Problem description: Find the line containing "drilled[setting.row].append(arm)" in the material below; copy that line and all following lines exactly.

Material provided:
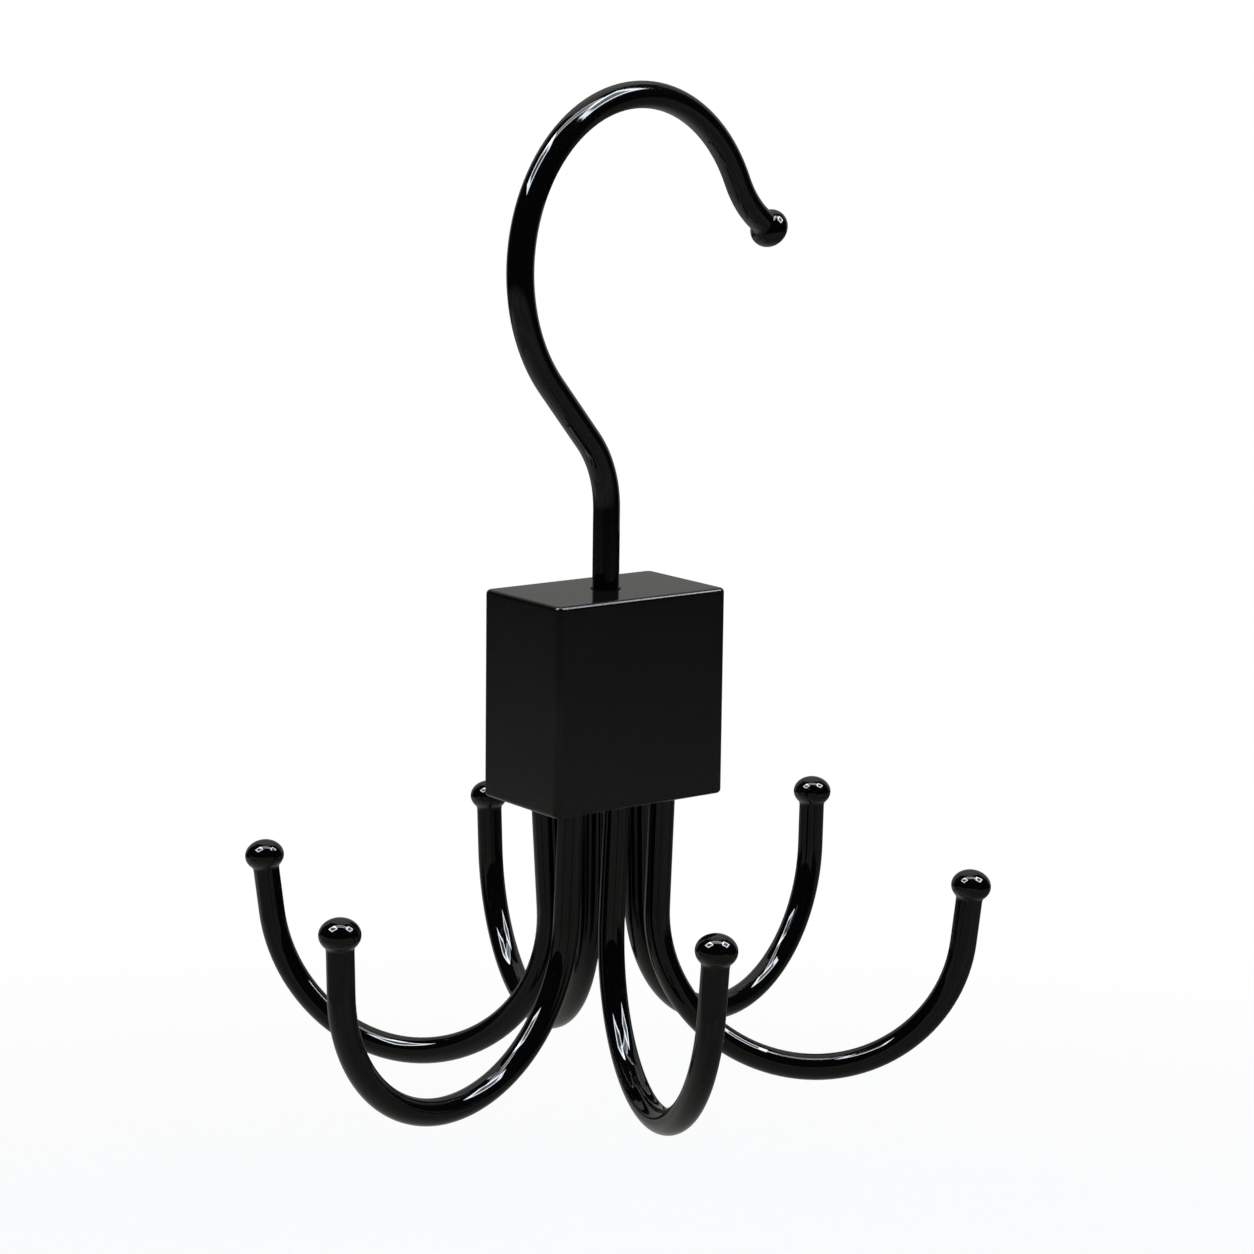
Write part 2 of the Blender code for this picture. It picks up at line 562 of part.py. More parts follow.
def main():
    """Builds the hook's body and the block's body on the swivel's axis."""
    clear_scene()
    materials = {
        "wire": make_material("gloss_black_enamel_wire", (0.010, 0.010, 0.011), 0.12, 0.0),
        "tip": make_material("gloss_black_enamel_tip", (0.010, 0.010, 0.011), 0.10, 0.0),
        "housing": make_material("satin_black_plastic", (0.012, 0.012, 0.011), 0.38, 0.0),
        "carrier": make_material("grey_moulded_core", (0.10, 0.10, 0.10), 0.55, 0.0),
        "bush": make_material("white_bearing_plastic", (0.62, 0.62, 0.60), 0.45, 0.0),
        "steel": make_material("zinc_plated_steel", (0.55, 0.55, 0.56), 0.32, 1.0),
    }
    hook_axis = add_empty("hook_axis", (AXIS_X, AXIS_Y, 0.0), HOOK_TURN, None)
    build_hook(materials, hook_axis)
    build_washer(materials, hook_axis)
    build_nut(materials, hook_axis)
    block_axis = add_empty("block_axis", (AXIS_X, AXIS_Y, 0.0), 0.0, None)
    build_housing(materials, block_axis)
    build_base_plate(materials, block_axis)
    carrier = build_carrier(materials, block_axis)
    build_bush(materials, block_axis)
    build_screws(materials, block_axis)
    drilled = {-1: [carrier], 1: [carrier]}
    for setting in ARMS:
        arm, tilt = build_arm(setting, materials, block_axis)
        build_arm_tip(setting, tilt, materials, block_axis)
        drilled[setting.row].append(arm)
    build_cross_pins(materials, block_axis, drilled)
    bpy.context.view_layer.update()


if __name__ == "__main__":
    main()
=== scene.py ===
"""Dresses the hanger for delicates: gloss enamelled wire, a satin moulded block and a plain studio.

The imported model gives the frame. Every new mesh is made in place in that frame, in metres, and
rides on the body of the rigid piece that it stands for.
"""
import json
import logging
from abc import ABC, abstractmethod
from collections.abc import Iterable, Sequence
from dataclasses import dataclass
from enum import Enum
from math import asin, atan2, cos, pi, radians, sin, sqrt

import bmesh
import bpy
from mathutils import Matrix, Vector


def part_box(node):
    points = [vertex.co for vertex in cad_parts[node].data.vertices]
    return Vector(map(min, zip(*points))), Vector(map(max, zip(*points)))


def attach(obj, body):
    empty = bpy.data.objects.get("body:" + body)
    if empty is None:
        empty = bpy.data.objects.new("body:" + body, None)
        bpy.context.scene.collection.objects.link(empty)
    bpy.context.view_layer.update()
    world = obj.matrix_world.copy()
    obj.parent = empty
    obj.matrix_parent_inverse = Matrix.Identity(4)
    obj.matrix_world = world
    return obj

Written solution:
        drilled[setting.row].append(arm)
    build_cross_pins(materials, block_axis, drilled)
    bpy.context.view_layer.update()


if __name__ == "__main__":
    main()
=== scene.py ===
"""Dresses the hanger for delicates: gloss enamelled wire, a satin moulded block and a plain studio.

The imported model gives the frame. Every new mesh is made in place in that frame, in metres, and
rides on the body of the rigid piece that it stands for.
"""
import json
import logging
from abc import ABC, abstractmethod
from collections.abc import Iterable, Sequence
from dataclasses import dataclass
from enum import Enum
from math import asin, atan2, cos, pi, radians, sin, sqrt

import bmesh
import bpy
from mathutils import Matrix, Vector


def part_box(node):
    points = [vertex.co for vertex in cad_parts[node].data.vertices]
    return Vector(map(min, zip(*points))), Vector(map(max, zip(*points)))


def attach(obj, body):
    empty = bpy.data.objects.get("body:" + body)
    if empty is None:
        empty = bpy.data.objects.new("body:" + body, None)
        bpy.context.scene.collection.objects.link(empty)
    bpy.context.view_layer.update()
    world = obj.matrix_world.copy()
    obj.parent = empty
    obj.matrix_parent_inverse = Matrix.Identity(4)
    obj.matrix_world = world
    return obj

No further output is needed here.